Object modeling scripts:

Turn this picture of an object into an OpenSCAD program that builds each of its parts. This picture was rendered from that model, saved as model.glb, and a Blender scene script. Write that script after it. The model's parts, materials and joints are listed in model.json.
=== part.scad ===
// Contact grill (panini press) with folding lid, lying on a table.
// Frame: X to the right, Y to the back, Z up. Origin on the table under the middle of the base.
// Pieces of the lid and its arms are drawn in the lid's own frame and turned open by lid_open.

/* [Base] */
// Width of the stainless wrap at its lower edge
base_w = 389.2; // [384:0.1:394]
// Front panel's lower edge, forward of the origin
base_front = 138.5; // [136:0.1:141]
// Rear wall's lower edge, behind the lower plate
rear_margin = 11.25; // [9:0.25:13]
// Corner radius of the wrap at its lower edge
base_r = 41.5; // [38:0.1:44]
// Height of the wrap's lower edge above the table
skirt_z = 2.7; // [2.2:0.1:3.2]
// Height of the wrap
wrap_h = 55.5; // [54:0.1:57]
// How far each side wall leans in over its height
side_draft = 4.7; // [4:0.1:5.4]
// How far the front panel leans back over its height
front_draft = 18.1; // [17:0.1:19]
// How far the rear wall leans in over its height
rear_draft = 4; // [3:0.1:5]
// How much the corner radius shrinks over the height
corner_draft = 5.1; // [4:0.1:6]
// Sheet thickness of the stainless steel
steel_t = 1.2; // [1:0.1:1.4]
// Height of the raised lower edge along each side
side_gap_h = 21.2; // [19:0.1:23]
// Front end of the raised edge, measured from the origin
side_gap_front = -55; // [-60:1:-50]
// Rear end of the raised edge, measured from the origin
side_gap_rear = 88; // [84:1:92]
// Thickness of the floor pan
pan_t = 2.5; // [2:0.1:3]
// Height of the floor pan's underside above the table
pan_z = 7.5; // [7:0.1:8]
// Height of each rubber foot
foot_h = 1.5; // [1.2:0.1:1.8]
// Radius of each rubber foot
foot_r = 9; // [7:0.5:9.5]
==
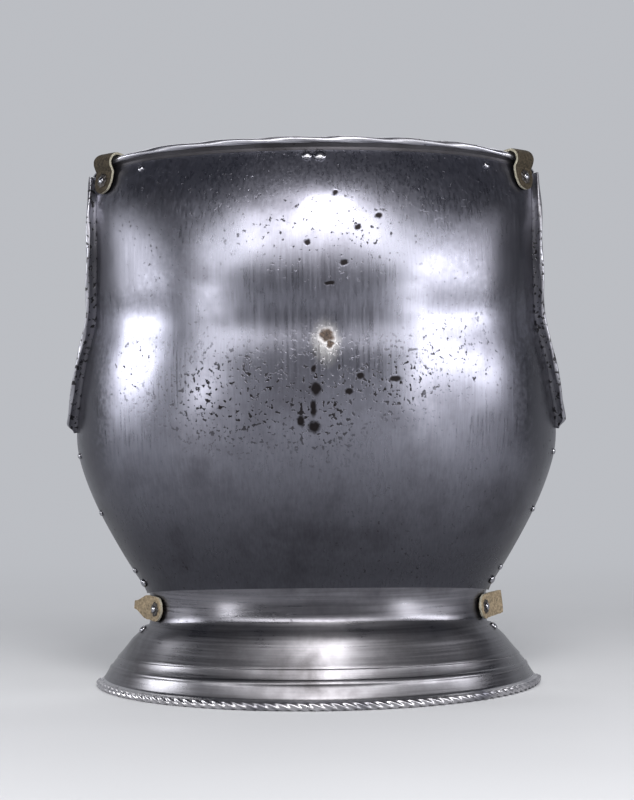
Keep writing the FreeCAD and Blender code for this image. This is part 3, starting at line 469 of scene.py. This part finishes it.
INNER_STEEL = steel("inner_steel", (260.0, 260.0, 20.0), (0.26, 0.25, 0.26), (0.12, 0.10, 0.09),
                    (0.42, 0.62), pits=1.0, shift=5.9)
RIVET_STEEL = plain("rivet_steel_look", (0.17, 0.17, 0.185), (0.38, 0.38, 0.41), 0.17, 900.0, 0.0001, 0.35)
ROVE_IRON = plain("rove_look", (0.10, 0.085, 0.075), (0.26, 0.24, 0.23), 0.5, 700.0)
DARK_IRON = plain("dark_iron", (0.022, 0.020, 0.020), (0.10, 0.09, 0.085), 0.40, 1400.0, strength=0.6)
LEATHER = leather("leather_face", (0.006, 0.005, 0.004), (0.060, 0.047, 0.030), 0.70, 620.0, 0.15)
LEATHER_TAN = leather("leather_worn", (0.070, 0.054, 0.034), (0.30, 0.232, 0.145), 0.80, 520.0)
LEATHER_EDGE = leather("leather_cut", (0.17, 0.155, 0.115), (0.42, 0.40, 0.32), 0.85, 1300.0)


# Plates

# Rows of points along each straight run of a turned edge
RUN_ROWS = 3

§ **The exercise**
Write the lines again exactly, beginning at the line that has "Turn this picture" and stopping after the line that has "foot_r = 9; // [7:0.5:9.5]"; include no other lines.

§ **Final answer**
Turn this picture of an object into an OpenSCAD program that builds each of its parts. This picture was rendered from that model, saved as model.glb, and a Blender scene script. Write that script after it. The model's parts, materials and joints are listed in model.json.
=== part.scad ===
// Contact grill (panini press) with folding lid, lying on a table.
// Frame: X to the right, Y to the back, Z up. Origin on the table under the middle of the base.
// Pieces of the lid and its arms are drawn in the lid's own frame and turned open by lid_open.

/* [Base] */
// Width of the stainless wrap at its lower edge
base_w = 389.2; // [384:0.1:394]
// Front panel's lower edge, forward of the origin
base_front = 138.5; // [136:0.1:141]
// Rear wall's lower edge, behind the lower plate
rear_margin = 11.25; // [9:0.25:13]
// Corner radius of the wrap at its lower edge
base_r = 41.5; // [38:0.1:44]
// Height of the wrap's lower edge above the table
skirt_z = 2.7; // [2.2:0.1:3.2]
// Height of the wrap
wrap_h = 55.5; // [54:0.1:57]
// How far each side wall leans in over its height
side_draft = 4.7; // [4:0.1:5.4]
// How far the front panel leans back over its height
front_draft = 18.1; // [17:0.1:19]
// How far the rear wall leans in over its height
rear_draft = 4; // [3:0.1:5]
// How much the corner radius shrinks over the height
corner_draft = 5.1; // [4:0.1:6]
// Sheet thickness of the stainless steel
steel_t = 1.2; // [1:0.1:1.4]
// Height of the raised lower edge along each side
side_gap_h = 21.2; // [19:0.1:23]
// Front end of the raised edge, measured from the origin
side_gap_front = -55; // [-60:1:-50]
// Rear end of the raised edge, measured from the origin
side_gap_rear = 88; // [84:1:92]
// Thickness of the floor pan
pan_t = 2.5; // [2:0.1:3]
// Height of the floor pan's underside above the table
pan_z = 7.5; // [7:0.1:8]
// Height of each rubber foot
foot_h = 1.5; // [1.2:0.1:1.8]
// Radius of each rubber foot
foot_r = 9; // [7:0.5:9.5]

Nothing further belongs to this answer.